In 2016 the Plaza was awarded a Queen's Award for Voluntary Service.

==Education==
There are three primary schools: Waterloo Primary, St. Johns C of E Primary, and St Edmunds & St Thomas's RC. Local high schools are in Crosby.

==Transport==
The district is served by Waterloo station on the Northern Line of the Merseyrail network. Waterloo is connected to Liverpool by the Dock Road. The number 53 bus runs through South Road, Waterloo and into Liverpool City centre.

==Sport==
Waterloo was home to Waterloo rugby club who took their name from the area, having played there from 1884 until 1892 before moving back to Blundellsands. In 1992, they famously defeated then English champions and cup holders Bath 9-8 in a fourth round cup tie.
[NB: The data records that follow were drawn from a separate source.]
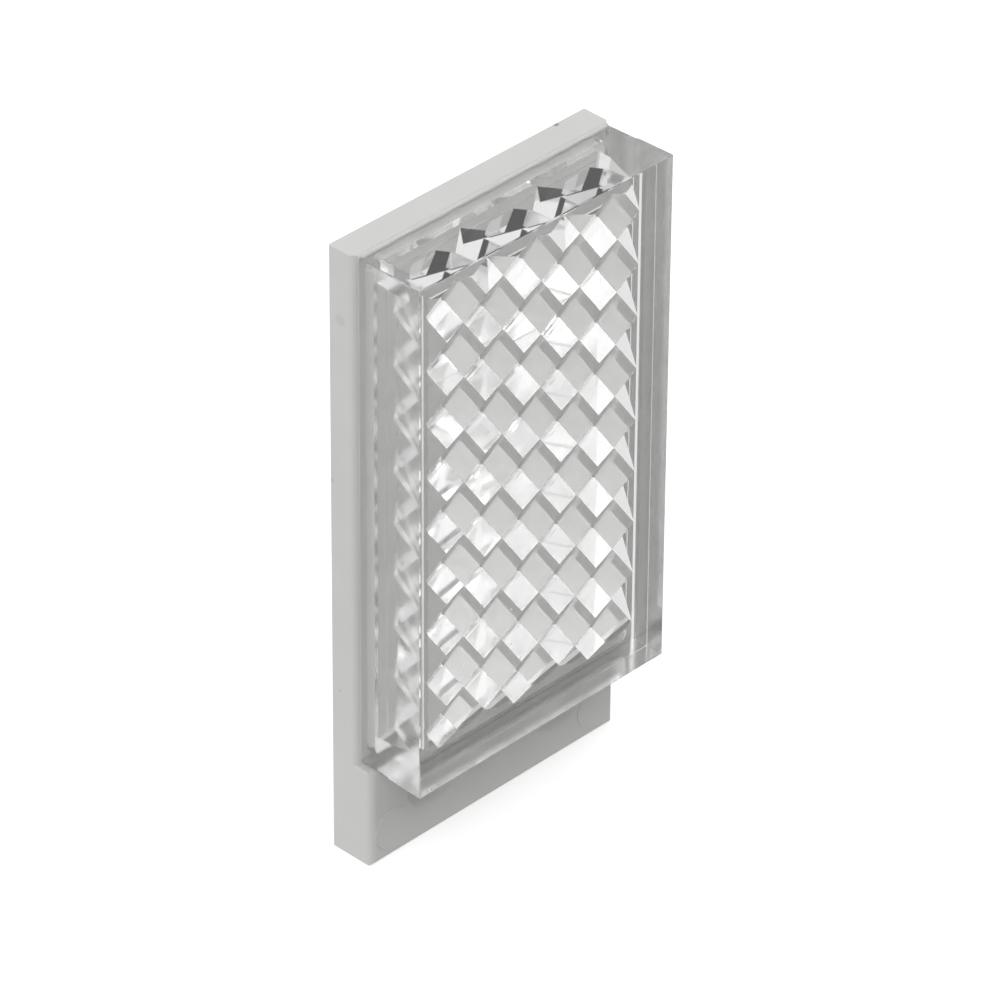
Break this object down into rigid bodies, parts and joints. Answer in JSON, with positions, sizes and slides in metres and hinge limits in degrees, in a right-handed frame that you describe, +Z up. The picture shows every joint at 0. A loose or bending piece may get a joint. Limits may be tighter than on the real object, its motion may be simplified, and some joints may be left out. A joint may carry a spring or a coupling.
{
  "type": "prism retroreflector",
  "caption": "Small rectangular corner-cube reflector for a photoelectric sensor: clear prism lens welded to a back plate with a screw flange.",
  "frame": {"origin": "midway between the two screw holes, on the plate's flat back", "axes": "+Z up along the plate, -Y out of the lens's front face, X across from one screw hole to the other"},
  "size_m": [0.0199, 0.0067, 0.0404],
  "materials": {
    "plate": "fine satin, light grey",
    "lens": "polished clear acrylic"
  },
  "bodies": {
    "root": {"back_plate": "plate", "prism_lens": "lens"}
  },
  "joints": []
}
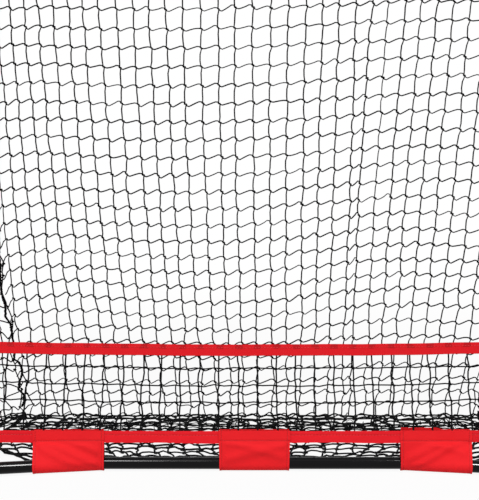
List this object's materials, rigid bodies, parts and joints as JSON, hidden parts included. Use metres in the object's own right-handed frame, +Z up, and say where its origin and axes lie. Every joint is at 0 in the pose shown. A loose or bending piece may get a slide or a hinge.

The marina in Waterloo, and adjacent Crosby Lakeside Adventure Centre, is home to the Crosby Scout and Guide Marina Club.

==Notable residents==
- Cherie Booth
- J. Bruce Ismay
- Charles Alfred Bartlett, captain of HMHS Britannic when she sank
- Edward Smith (sea captain), captain of RMS Titanic when she sank
- Josh Kirby
- Frank McLardy, member of the British Union of Fascists and Waffen-SS British Free Corps
- Nicholas Murray, locally born author
- Ward Muir, photographer and author
- Jean Davies, British Royal Navy Officer

==Links with Sierra Leone==
A local charity, the Waterloo Partnership, fundraises for Waterloo, a city in the Western Area of Sierra Leone and the capital of that country's Western Area Rural District.